DWS has launched its new institutional ESG Infrastructure Debt Fund (EIDF), which will focus on European sustainability themed infrastructure sectors which contribute towards making society and economies more sustainable.

ESG will play a key factor in all strategic allocations for the fund, targeting sectors including: renewable energy, digital, energy efficiency/utilities, clean mobility/transportation and social infrastructure. It will make 10-15 private infrastructure debt investments (loans and notes) with circa 70 per cent across senior debt, and circa 30 per cent in junior debt with a positive ESG contribution essential for the investment decision making process. With the aim to deliver sustainable returns, it will target net yield income of 3.5 per cent per annum (4.0 per cent gross) and receive favourable Solvency II treatment.
 
DWS has received the highest rating from independent ESG ratings and research agency Vigeo Eiris on the alignment of EIDF with the definitions of sustainability activities by internationally recognised standards.
 
“EIDF was launched in response to clear investor demand for infrastructure, for debt, and for sustainable products.
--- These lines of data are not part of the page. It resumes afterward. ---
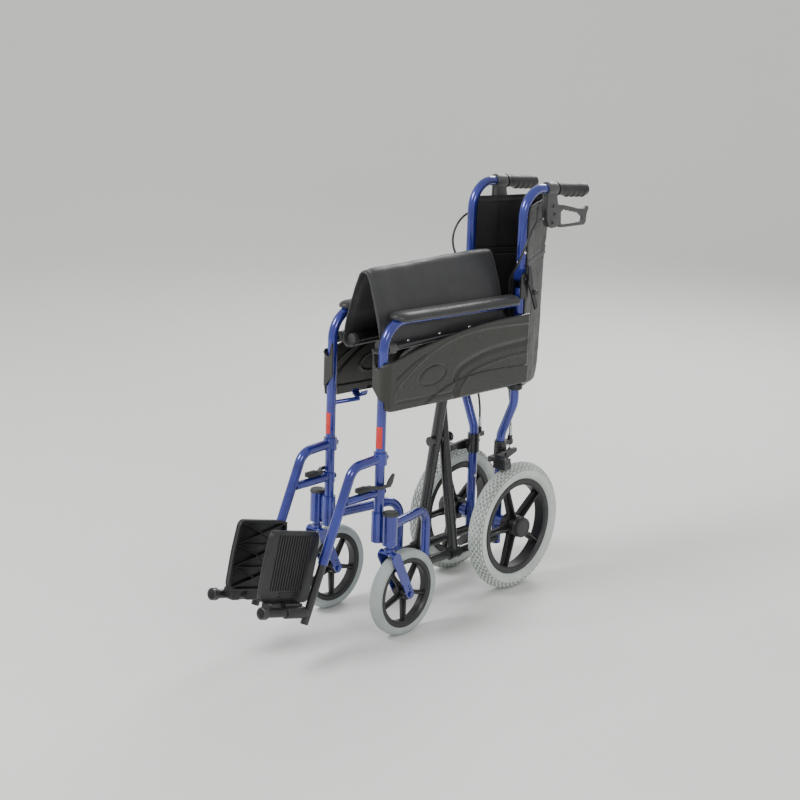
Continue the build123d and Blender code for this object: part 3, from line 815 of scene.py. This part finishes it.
def back_cloth(level, low, high, beads, slant):
    """One of the two back cloths, piped at its beads. slant lifts its lower hem at the canes."""
    steps = 56

    def line(z):
        return [Vector((p.x, p.y, z)) for p in back_section(z)]

    def lift(share, z, point, run):
        normal = Vector((run.y, -run.x, 0))
        inwards = min(share, 1 - share)
        held = min(1, max(0, (inwards - 0.17) / 0.08))
        folds = 3.0 * rumple((point.x, point.y * 0.6, z * 0.35), 48, 5) * held
        folds += 1.0 * rumple((point.x * 1.5, point.y, z), 22, 9) * held
        seam = -1.6 * exp(-((inwards - 0.245) / 0.006) ** 2)
        seam += 1.0 * exp(-((inwards - 0.26) / 0.008) ** 2)
        end = min(z - low, high - z)
        hem = 1.0 * exp(-((end - 6) / 5) ** 2) - 1.1 * exp(-((end - 14) / 1.7) ** 2)
        piping = sum(3.0 * exp(-((z - bead) / 2.4) ** 2) for bead in beads)
        lift_foot = slant * max(0, 1 - (z - low) / 60) * (1 - (point.y - cane_run) / 190)
        return normal * (folds + seam + hem + piping) + Vector((0, 0, lift_foot))

    stations = sorted([low + (high - low) * k / steps for k in range(steps + 1)]
                      + [bead + d for bead in beads for d in (-3.4, -1.5, 0.2, 1.6, 3.3)])
    made = cloth(f"back_cloth_{level}", line, stations, lift, weave, 3.0)
    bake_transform(made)
    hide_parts(f"back_cloth_{level}_left", f"back_cloth_{level}_right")


# ---------------------------------------------------------------- handles and brakes


def grip(name, mirror):
    """A rubber grip, smooth above and scalloped for four fingers below."""
    front, rear, steps = 584.0, 704.0, 96
    rings = []
    for k in range(steps + 1):
        y = front + (rear - front) * k / steps
        flange = 2.4 * exp(-((y - front - 1.5) / 2.2) ** 2)
        end = max(0, (y - rear + 9) / 9)
        body = 14.2 + 1.1 * eased(y - 600, 20) + flange
        ring = []
        for j in range(40):
            turn = 2 * pi * j / 40
            below = max(0, -sin(turn)) ** 1.3
            finger = sum(exp(-((y - 624 - 20 * n) / 5.2) ** 2) for n in range(4))
            radius = (body + 4.4 * below * finger) * sqrt(max(0.03, 1 - end ** 2.2))
            ring.append(Vector((frame_half + radius * cos(turn), y,
                                handle_height(y) + radius * sin(turn))))
        rings.append(ring)
    return Piece().add(*loft(rings)).make(name, [grip_rubber], mirror, 50)


def brake_housing(name, mirror):
    """The housing clamped round the handle, its two cheeks, and three screws."""
    made = Piece()
    front, rear = 545, 581
    along = Vector((0, rear - front, handle_height(rear) - handle_height(front)))
    collar = [(0, 11.2), (0, 14.6), (1.5, 15.8), (5, 16.2), (31, 16.2), (34.5, 15.8), (36, 14.6),
              (36, 11.2)]
    made.add(*turned(collar, (frame_half, front, handle_height(front)), along, 48, loop=True))
    cheek = rounded([(546, 962), (580, 958), (582, 940), (586, 925), (598, 908), (600, 886),
                     (588, 869), (560, 868), (548, 884), (545, 910)], 12)
    core = rounded([(547, 958), (574, 954), (568, 905), (566, 872), (556, 873), (549, 888)], 6)
    for x in (frame_half - 6.6, frame_half + 6.6):
        made.add(*side_plate([cheek], 4.6, 1.4, x))
    made.add(*side_plate([core], 12, 0.6, frame_half))
    for y, z in ((566, 921), (573, 901), (566, 881)):
        made.add(*screw((frame_half + 8.4, y, z), (1, 0, 0), 4.6, 2.6), slot=1)
        made.add(*screw((frame_half - 8.4, y, z), (-1, 0, 0), 4.6, 2.6), slot=1)
    return made.make(name, [housing_plastic, satin_black], mirror)


def brake_lever(name, mirror):
    """The looped lever, with finger waves under its upper arm and a wing at its tip."""
    outer = rounded([(585, 908), (602, 921), (640, 913), (676, 904), (700, 902), (712, 908),
                     (715, 901), (708, 890), (706, 868), (699, 862), (602, 865), (585, 892)], 7)
    steps, fingers = 24, 4
    waves = [(612 + 64 * k / steps, 908.5 - 14.5 * k / steps - 1.6 * cos(2 * pi * fingers * k / steps))
             for k in range(steps + 1)]
    window = [*waves, *rounded([(692, 884), (691, 871), (607, 873), (605, 905)], 5)[3:]]
    made = Piece().add(*side_plate([outer, window], 9, 1.8, frame_half))
    tongue = rounded([(566, 906), (590, 908), (604, 912), (604, 880), (590, 893), (566, 894)], 4)
    made.add(*side_plate([tongue], 7.6, 1, frame_half))
    return made.make(name, [housing_plastic], mirror)


cable_r = 2.6
cable_route = [(77, 543, 893), (86, 520, 897), (100, 487, 893), (109, 457, 873), (110, 436, 840),
               (100, 429, 806), (82, 435, 781), (62, 445, 760), (55, 456, 731), (54, 461, 680),
               (54, 463, 620), (55, 464, 560), (54, 471, 505), (50, 484, 462), (48, 492, 424),
               (48, 494, 392), (48, 494.5, 366.4)]


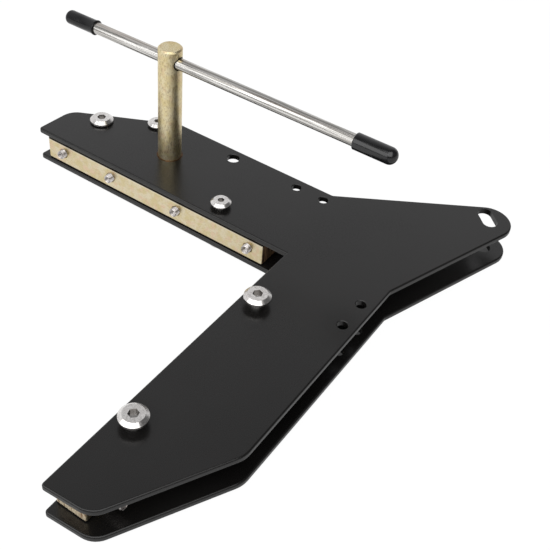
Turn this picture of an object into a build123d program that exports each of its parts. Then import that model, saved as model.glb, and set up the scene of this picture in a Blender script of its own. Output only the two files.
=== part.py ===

We believe insurance companies, pension funds and investors looking for a source of duration, diversification and return premium in a low-yielding, fixed income environment will be particularly interested in this fund,” says Sundeep Vyas, Head of Infrastructure Debt, Europe at DWS.

“Covid-19 has accelerated a number of key trends, particularly the focus on sustainability. With assets in the ESG space at the forefront of our society and supporting megatrends of the future, we are extremely proud to be a first mover in this space. Investors have the opportunity to use their capital to drive concrete societal change,” concludes Hamish Mackenzie, Head of Infrastructure at DWS.